(begin)

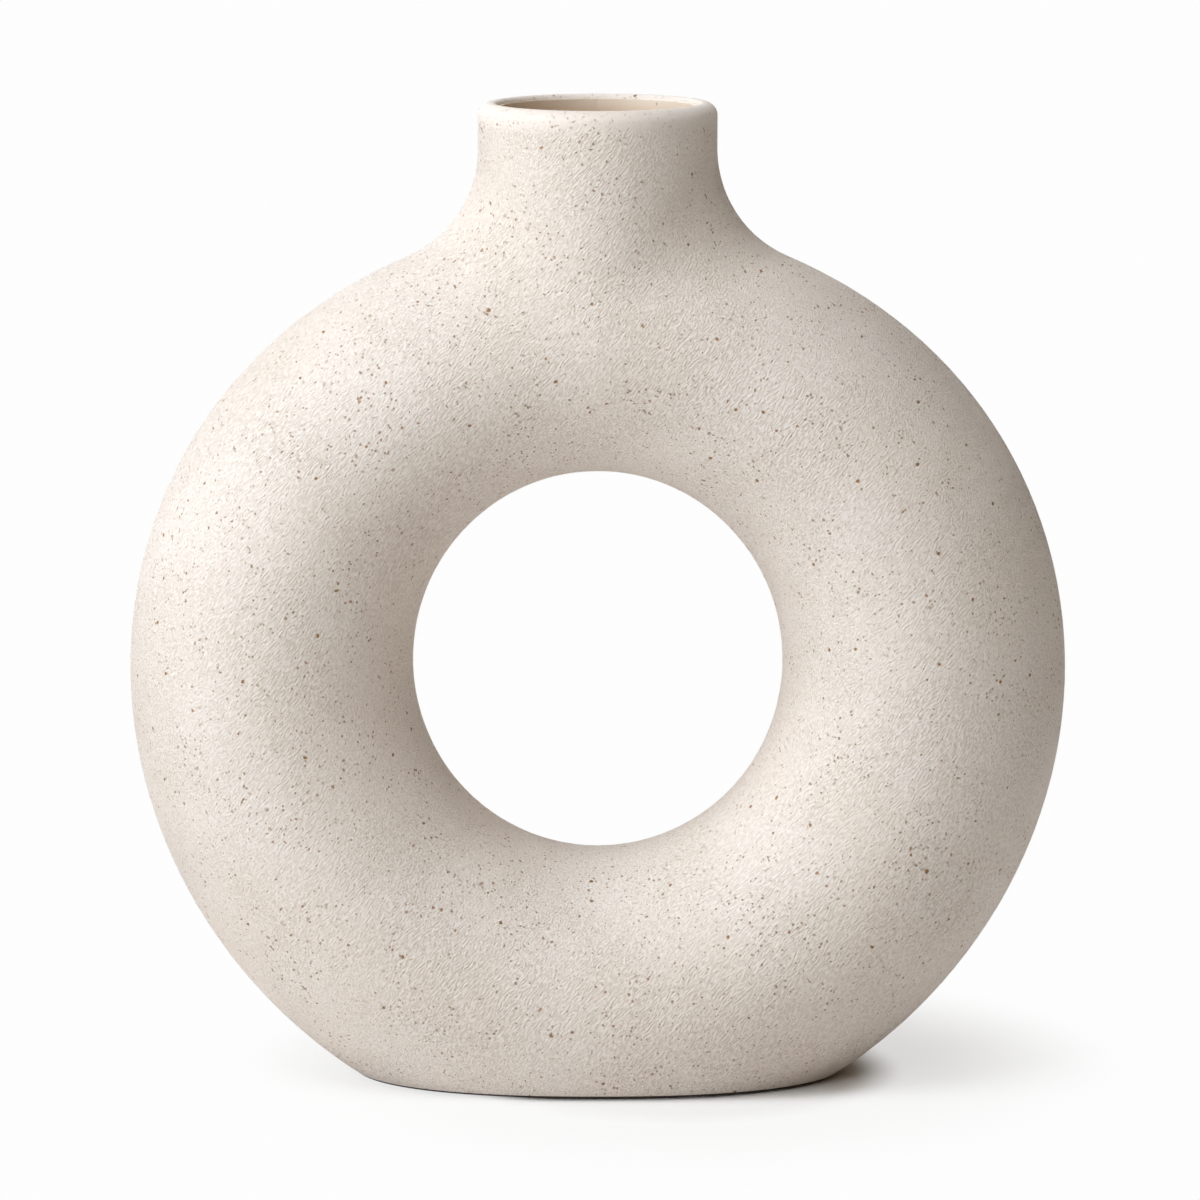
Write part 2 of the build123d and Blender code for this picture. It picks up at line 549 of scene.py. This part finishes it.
class VASE_OT_glaze(Operator):
    """Give the lining its satin glaze"""

    bl_idname = "vase.glaze"
    bl_label = "Glaze"

    def execute(self, context):
        dress(GLAZE_NODE, glaze_material(context.scene.vase_glaze))
        return {"FINISHED"}


# Where each lamp stands: its bearing from the front to the right, and its elevation, in degrees
LAMPS = {
    "side": (-70.0, 12.0),
    "front": (-40.0, 12.0),
    "high": (-40.0, 64.0),
    "back": (-165.0, 30.0),
    "far": (120.0, 30.0),
    "top": (0.0, 88.0),
}
LOW_LAMPS = ("side", "front")

SENSOR_WIDTH = 36.0
CLIP_START = 0.05
CLIP_END = 50.0
WHITE = 0.985


def floor_material(studio):
    """Pale floor that keeps the vase's shadow, darkens its colour round the foot as painted shade,
    and goes to plain white further out.
    """
    recipe = Recipe(bpy.data.materials.new("studio_floor"))
    white = recipe.add("ShaderNodeEmission", {}, {"Color": (WHITE,) * 3, "Strength": 1.0})
    metres = recipe.add("ShaderNodeTexCoord", {}, {}, "Object")
    from_shade = metres - tuple(studio.shade_centre)
    away = recipe.add("ShaderNodeVectorMath", {"operation": "LENGTH"}, {0: from_shade}, "Value")
    # Painted shade: the floor's colour darkens towards the foot.
    outward = recipe.between(away, studio.shade_reach, studio.white_reach)
    ground = recipe.blend(outward, tuple(studio.floor_shade_near), tuple(studio.floor))
    diffuse = recipe.add("ShaderNodeBsdfDiffuse", {}, {"Color": ground, "Roughness": 1.0})
    soft = studio.soft_share
    weakened = recipe.between(away, studio.shade_reach, studio.soft_reach, 0.0, 1.0 - soft)
    fade = weakened + recipe.between(away, studio.soft_reach, studio.white_reach, 0.0, soft)
    seen = recipe.add("ShaderNodeLightPath", {}, {}, "Is Camera Ray")
    mirrored = recipe.add("ShaderNodeLightPath", {}, {}, "Is Glossy Ray")
    direct = recipe.larger(seen, mirrored)
    shader = recipe.add("ShaderNodeMixShader", {}, {0: fade * direct, 1: diffuse, 2: white})
    return recipe.finish(shader)


def add_lamp(studio, name):
    """A soft rectangular lamp that faces the vase from its place in the list of lamps."""
    lamp = bpy.data.lights.new(name, "AREA")
    lamp.shape = "RECTANGLE"
    lamp.size = studio.lamp_width
    lamp.size_y = studio.low_lamp_height if name in LOW_LAMPS else studio.high_lamp_height
    lamp.energy = getattr(studio, f"{name}_power")
    lamp.color = tuple(studio.lamp_tint)
    turn, climb = (radians(angle) for angle in LAMPS[name])
    towards = Vector((sin(turn) * cos(climb), -cos(turn) * cos(climb), sin(climb)))
    holder = bpy.data.objects.new(name, lamp)
    holder.location = Vector((0.0, 0.0, studio.lamp_aim)) + towards * studio.lamp_distance
    holder.rotation_euler = (-towards).to_track_quat("-Z", "Y").to_euler()
    bpy.context.scene.collection.objects.link(holder)


def add_camera(studio):
    """The photograph's viewpoint: in front of the hole, a little above it."""
    lens = bpy.data.cameras.new("camera")
    lens.lens = studio.lens
    lens.sensor_width = SENSOR_WIDTH
    lens.clip_start = CLIP_START
    lens.clip_end = CLIP_END
    camera = bpy.data.objects.new("camera", lens)
    aim = Vector((studio.camera_side, 0.0, studio.camera_aim))
    slope = studio.camera_elevation
    back = Vector((0.0, -cos(slope), sin(slope)))
    camera.location = aim + back * studio.camera_distance
    camera.rotation_euler = (-back).to_track_quat("-Z", "Y").to_euler()
    bpy.context.scene.collection.objects.link(camera)
    bpy.context.scene.camera = camera


def add_room(studio):
    """Even warm light from all sides, and a white wall where the camera looks past the floor."""
    recipe = Recipe(bpy.data.worlds.new("studio_room"))
    even_light = {"Color": tuple(studio.room_tint), "Strength": studio.room_light}
    even = recipe.add("ShaderNodeBackground", {}, even_light)
    wall = recipe.add("ShaderNodeBackground", {}, {"Color": (WHITE,) * 3, "Strength": 1.0})
    seen = recipe.add("ShaderNodeLightPath", {}, {}, "Is Camera Ray")
    shader = recipe.add("ShaderNodeMixShader", {}, {0: seen, 1: even, 2: wall})
    bpy.context.scene.world = recipe.finish(shader, "ShaderNodeOutputWorld")


class VASE_OT_studio(Operator):
    """Make the camera, the lamps, the pale room and the floor"""

    bl_idname = "vase.studio"
    bl_label = "Studio"

    def execute(self, context):
        studio = context.scene.vase_studio
        add_camera(studio)
        add_room(studio)
        for name in LAMPS:
            add_lamp(studio, name)
        bpy.ops.mesh.primitive_circle_add(
            vertices=studio.floor_sides, radius=studio.floor_radius, fill_type="NGON"
        )
        floor = context.active_object
        floor.name = "floor"
        floor.data.materials.append(floor_material(studio))
        context.scene.view_settings.view_transform = "Standard"
        return {"FINISHED"}


class VASE_PT_panel(Panel):
    """Steps and settings of the vase"""

    bl_idname = "VASE_PT_panel"
    bl_label = "Ring Vase"
    bl_space_type = "VIEW_3D"
    bl_region_type = "UI"
    bl_category = "Vase"

    def draw(self, context):
        layout = self.layout
        for operator in OPERATORS:
            layout.operator(operator.bl_idname)
        for group in (context.scene.vase_clay, context.scene.vase_glaze, context.scene.vase_studio):
            for name in group.__annotations__:
                layout.prop(group, name)


OPERATORS = (VASE_OT_clay, VASE_OT_glaze, VASE_OT_studio)
GROUPS = {"vase_clay": ClaySettings, "vase_glaze": GlazeSettings, "vase_studio": StudioSettings}


def register():
    """Makes the classes and the settings known to Blender."""
    for group in GROUPS.values():
        bpy.utils.register_class(group)
    for operator in OPERATORS:
        bpy.utils.register_class(operator)
    bpy.utils.register_class(VASE_PT_panel)
    for name, group in GROUPS.items():
        setattr(bpy.types.Scene, name, PointerProperty(type=group))


def unregister():
    """Takes the classes and the settings away again."""
    for name in GROUPS:
        delattr(bpy.types.Scene, name)
    bpy.utils.unregister_class(VASE_PT_panel)
    for operator in reversed(OPERATORS):
        bpy.utils.unregister_class(operator)
    for group in reversed(GROUPS.values()):
        bpy.utils.unregister_class(group)


def main():
    """Runs every step in order."""
    register()
    bpy.ops.vase.studio()
    bpy.ops.vase.clay()
    bpy.ops.vase.glaze()


if __name__ == "__main__":
    main()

(end)

Copy each line of the listing in which the word "Blender" can be found.

* [OUTPUT FOR THIS TASK]:
Write part 2 of the build123d and Blender code for this picture. It picks up at line 549 of scene.py. This part finishes it.
    """Makes the classes and the settings known to Blender."""